Front view of Asakusa Shrine.
Name in Japanese: 浅草神社
4. Toshogu Shrine (1651)
This shrine also used to belong to the earlier mentioned Kan’ei-ji temple. It was built in 1627, then rebuilt in 1651. This temple enshrines the first Shogun of the Tokugawa Shogunate, Tokugawa Ieyasu (1543–1616, reign as shogun: 1603–1605). The Tokugawa’s used a lot of gold to show their power during those days, and that is one of the main things that jump at you when you visit this shrine. The shrine, karamon (Chinese style gate) and the sukibei wall are all from 1651. It reopened in 2014 after five years of renovations, making it shine like never before.
Karamon gate of Toshogu Shrine.
Name in Japanese: 上野東照宮
5. Fujimi-Yagura Watchtower Edo Castle (1659)

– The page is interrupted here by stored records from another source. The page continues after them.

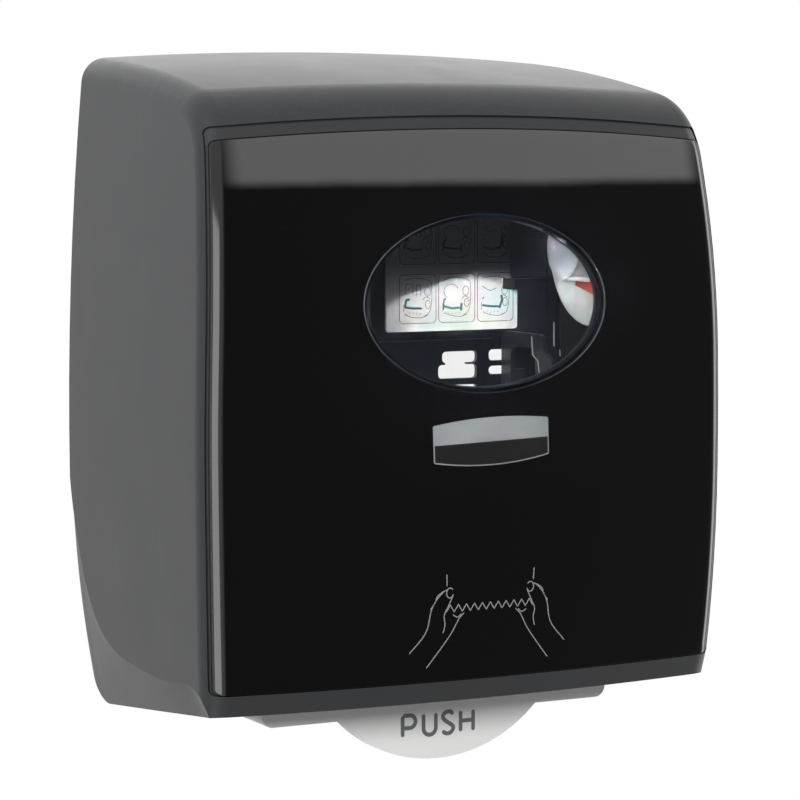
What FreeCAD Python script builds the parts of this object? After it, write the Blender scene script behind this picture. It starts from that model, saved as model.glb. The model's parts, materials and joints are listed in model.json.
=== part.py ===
import FreeCAD, Part
import math
import os
from FreeCAD import Vector

# Wall-mounted lever paper towel dispenser: a drop-down cover over a roll holder and a drum
# mechanism with a knife inside the drum. All lengths are in millimetres.
#
# X runs along the wall, Y towards the wall (the wall is y = 0, the front faces -Y) and Z is up.
# Heights ("up") are counted from the bottom edge of the cover's front lip. The origin of the
# finished pieces is the middle of the four wall screws, ORIGIN_UP above that edge.

# ---- wall fixing
ORIGIN_UP = 170.0
SCREW_SPAN_X = 160.0
SCREW_SPAN_UP = 200.0
SCREW_HOLE_R = 3.0
SCREW_BOSS_R = 9.0
SCREW_BOSS_T = 4.0

# ---- outer form of the cover
HALF_WIDTH = 148.5        # half the width at the widest level
WAIST_UP = 125.0          # height of the widest level
SIDE_R = 2000.0           # barrel curve of the sides, seen from the front
SIDE_DEPTH = 178.0        # front of the cover at its two ends
FRONT_BOW = 14.0          # how far the middle of the front stands ahead of its ends
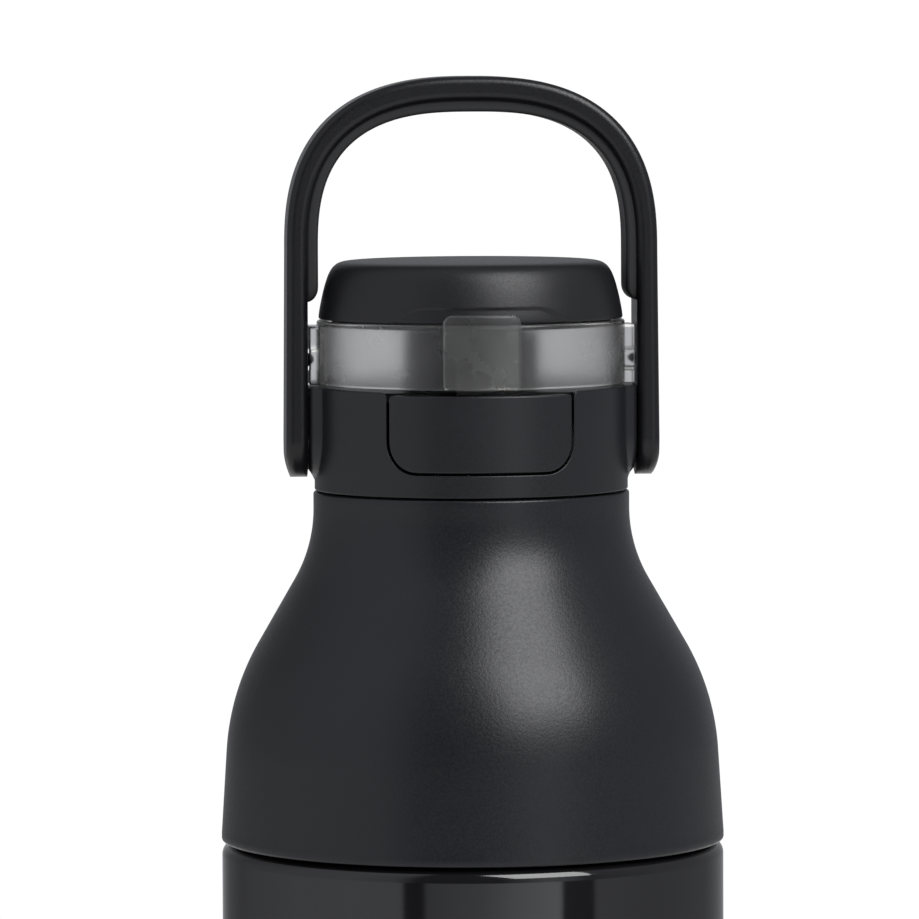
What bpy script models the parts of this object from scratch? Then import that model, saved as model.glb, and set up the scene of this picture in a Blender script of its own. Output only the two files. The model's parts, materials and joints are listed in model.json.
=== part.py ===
"""Insulated water bottle: steel vessel, threaded shoulder collar, and a flip-cap lid with a bail handle.

Every size below is in millimetres and becomes metres where a mesh is made. The bottle stands on z = 0
with its axis on Z. Its front, with the release button, faces -Y.
"""

import math

import bmesh
import bpy
from mathutils import Matrix, Vector

MM = 0.001
SEGMENTS = 36
SMALL_SEGMENTS = 14
GAP = 0.3
FAR = 60.0

# Vessel
BODY_RADIUS = 36.75
SHELL_WALL = 0.9
SHOULDER_ROUND = 1.8
SEAM_Z = 150.0
SHOULDER_Z = SEAM_Z - 0.15
NECK_RADIUS = 31.0
NECK_WALL = 0.9
RIM_Z = SEAM_Z + 11.5
LINER_RADIUS = 33.1
LINER_WALL = 0.8
FLOOR_Z = 6.0
FOOT_RADIUS = 32.8
FOOT_HEIGHT = 3.1
FOOT_RIM_RADIUS = 33.4
BASE_PLATE_RADIUS = 34.1

# Threads: one lead for both, so that a full turn lifts each cap by the same amount
LEAD = 6.0

# Collar
COLLAR_TOP_Z = SEAM_Z + 51.4
COLLAR_NECK_RADIUS = 23.1
FLARE_ANGLE = math.radians(30.0)
SKIRT_TAPER = math.radians(3.65)
COLLAR_BASE_RADIUS = 36.8
BORE_RADIUS = 19.8
SLEEVE_RADIUS = 21.1

# Lid ring, band and cap
LID_RADIUS = 22.9
LID_BOTTOM_Z = COLLAR_TOP_Z + GAP
LID_TOP_Z = 216.8
LID_INNER_RADIUS = 20.6
FLOOR_TOP_Z = 203.9
BAND_RADIUS = 22.5
BAND_INNER_RADIUS = 20.9
BAND_BOTTOM_Z = LID_TOP_Z + GAP
BAND_TOP_Z = 226.4
TAB_HALF_WIDTH = 5.7
TAB_RADIUS = 23.6
TAB_BOTTOM_Z = 217.3
TAB_TOP_Z = 227.9
CAP_BOTTOM_Z = 226.65
CAP_TOP_Z = 235.2
CAP_RADIUS = 22.2
SPOUT_RADIUS = 9.9
SPOUT_BORE = 8.1
SPOUT_TOP_Z = 224.8
PASSAGE_RADIUS = 8.4

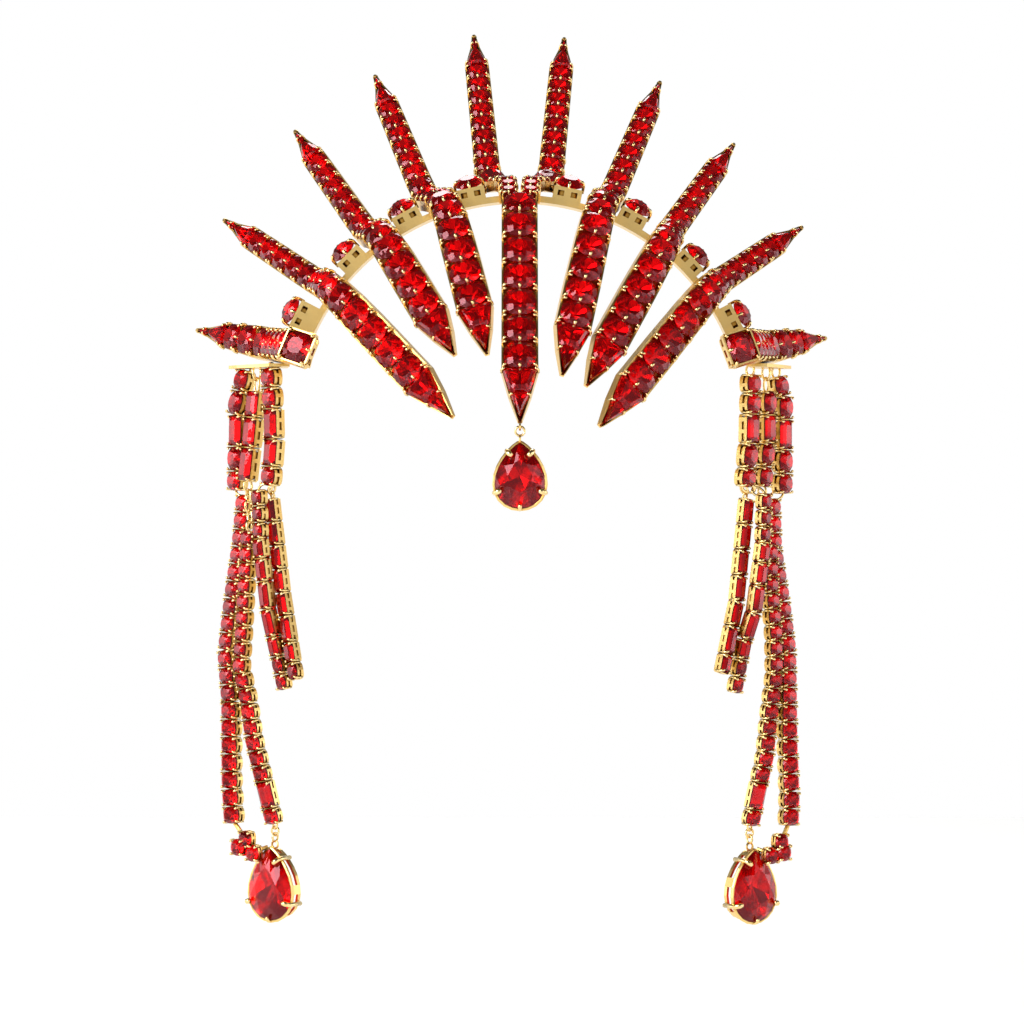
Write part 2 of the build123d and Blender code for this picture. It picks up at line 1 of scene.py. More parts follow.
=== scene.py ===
# %% [markdown]
# # A fringe tiara of foiled red glass in gold
#
# The piece is an arched headband that carries tapering rays of claw-set stones. A pear drop hangs on the
# forehead, and a tassel of box settings and cup chains hangs at each temple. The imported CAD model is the
# frame: it says where every stone, box and ring sits. This lesson cuts the stones, bends the claws and
# gives both materials the finish that the real ones have.

# %% Load the frame
from math import cos, pi, radians, sin

import bmesh
import bpy
import numpy as np
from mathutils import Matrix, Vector


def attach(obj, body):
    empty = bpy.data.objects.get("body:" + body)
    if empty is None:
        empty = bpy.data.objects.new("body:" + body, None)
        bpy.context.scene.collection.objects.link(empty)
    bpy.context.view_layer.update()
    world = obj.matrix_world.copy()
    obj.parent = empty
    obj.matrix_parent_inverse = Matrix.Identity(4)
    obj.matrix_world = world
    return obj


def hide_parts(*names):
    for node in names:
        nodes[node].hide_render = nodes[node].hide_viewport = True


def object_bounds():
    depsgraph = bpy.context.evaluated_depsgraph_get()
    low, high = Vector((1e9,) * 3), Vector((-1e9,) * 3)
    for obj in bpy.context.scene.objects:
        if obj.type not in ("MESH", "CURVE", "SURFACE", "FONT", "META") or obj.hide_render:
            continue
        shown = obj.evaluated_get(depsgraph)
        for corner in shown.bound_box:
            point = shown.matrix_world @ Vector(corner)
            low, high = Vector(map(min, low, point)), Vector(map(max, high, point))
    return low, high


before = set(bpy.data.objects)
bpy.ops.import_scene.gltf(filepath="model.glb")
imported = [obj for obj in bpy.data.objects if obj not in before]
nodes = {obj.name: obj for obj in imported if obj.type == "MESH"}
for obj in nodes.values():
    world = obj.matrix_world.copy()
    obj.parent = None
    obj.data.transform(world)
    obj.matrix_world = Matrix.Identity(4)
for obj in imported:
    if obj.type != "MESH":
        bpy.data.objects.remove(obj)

MM = 0.001
cad_box = [list(corner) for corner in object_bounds()]
print("nodes", len(nodes), "box", cad_box)

# %% [markdown]
# ## The camera
#
# The photograph was taken from straight in front with a long lens, so the rays that lean back look only a
# little smaller than those in front. A narrow angle from more than a metre away gives the same flatness.

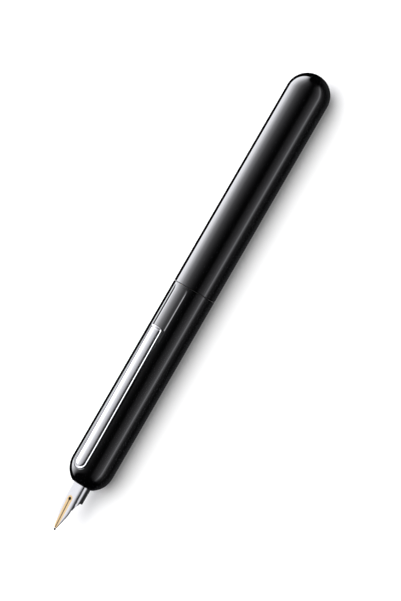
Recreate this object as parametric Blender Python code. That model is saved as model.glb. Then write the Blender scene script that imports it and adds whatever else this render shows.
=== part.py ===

This three-storey square-shaped watchtower at former Edo Castle thanks its name from the fact that Mt. Fuji used to be visible from the tower. Edo Castle used to have many of these watchtowers, but this one is special as it became the symbol of Edo Castle after the castle’s main tower was not rebuilt after the great fire in 1657. The curved walls are built according to the uchikomihagi construction technique in which stones are stacked to create a wall and then hit with hammers to create a flat surface. The white building perched on the 15 meter high wall makes it a truly beautiful sight. The Fushimi-Yagura watchtower nearby is also dated around mid-17th century, but the exact date is unknown.
Fujimi-yagura Watchtower as seen during the official tour of the palace grounds
Name in Japanese: 富士見櫓
Number 2 is around the same spot as number 4.